In an investment said to be worth tens of millions of pounds, a storage facility for the temporary storage of liquid CO2 will be constructed by anaerobic digestion (AD) plant developer and operator Future Biogas by the end of 2024 on a dedicated site at Saltend, comprising up to 32 CO2 storage tanks. A simple, step-by-step guide to the production, transport and storage of the CO2 is offered below, along with an explainer of how the process can be carbon negative.
In an investment worth tens of millions of pounds, a storage facility for the temporary storage of liquid CO2 will be constructed by Future Biogas by the end of 2024 on a dedicated site at Saltend, comprising up to 32 CO2 storage tanks.
The facility will provide temporary storage of 200,000 tonnes of liquified CO2 annually by mid-2025, and up to 400,000 tonnes of CO2 by the end of 2028. The CO2 is a by-product of AD plants and will be captured and liquified at the facilities operated by Future Biogas.
As part of the development, px Group – which owns the site – will be involved in the design, construction, operation and maintenance of the infrastructure, and potentially the CO2 storage facility itself. The development now goes into the FEED (Front End Engineering Design) stage.
Saltend, a Top Tier COMAH site, was chosen – according to px Group – for its expertise in handling complex, high-hazard materials and its quality record on safety.

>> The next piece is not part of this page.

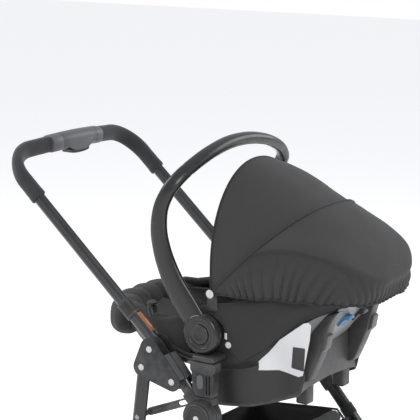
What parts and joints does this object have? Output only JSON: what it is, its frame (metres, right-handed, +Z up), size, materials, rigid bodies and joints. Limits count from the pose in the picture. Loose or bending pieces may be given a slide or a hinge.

Future Biogas commented that Saltend’s leading role in UK decarbonisation, and its strategic goal of attracting key players in sustainable energy supply chains, was critical to it choosing the park. Saltend was recently selected as the site for a significant hydrogen plant – the flagship project of the Zero Carbon Humber decarbonisation initiative that recently secured Government funding.
Saltend’s existing high-quality infrastructure and capabilities were also cited as key plus points. These include its Deepwater Jetty providing access to transportation via the Humber, and px Group’s engineering and operational capabilities.
Garry Gibbon, Group Commercial Manager, who oversaw the partnership with Future Biogas, adds: “Once again we have seen our commitment to top-class infrastructure at Saltend reap rewards. The development of Future Biogas is testament to the facilities and expertise on site.”
Philipp Lukas, Future Biogas, CEO, commented: “We’re delighted to be working with the team at Saltend, which will become an integral part of the Carbon Capture and Storage supply chain. The environment at Saltend is ideal – the park has fantastic facilities, experienced people, and infrastructure which will support early exports to ‘Northern Lights’ whilst being complementary to Zero Carbon Humber in the future.”
“We are looking forward to 2025 when the first deliveries of green-CO2 removed from the atmosphere roll into Saltend for onward transportation to permanent sequestration.”
How does the process work?
1. Future Biogas will transport liquified CO2 that it captures from its AD and bio-energy sites across the UK via trucks to Saltend.
2. Saltend’s facilities will temporarily store the liquid CO2 in the built-to-specification tanks.
3. From the tanks, the liquid CO2 will be transported via Saltend’s jetty onto specially designed vessels for transportation to the Northern Lights Carbon Capture and Underground Storage project (CCUS) which is supported by the Norwegian Government and is currently under construction.
How is it carbon negative?
The AD facilities utilise energy crops from a regenerative farming system with negative carbon at its core.
The products from the AD process are dealt with in two ways. The biomethane is fed directly into the National Gas Grid’s network for domestic and commercial use, and the CO2 by-product is captured, liquified and transported to Saltend (in this case) for storage, transportation, and geological sequestration.
The process removes CO2 from the atmosphere without releasing further CO2, making it carbon negative.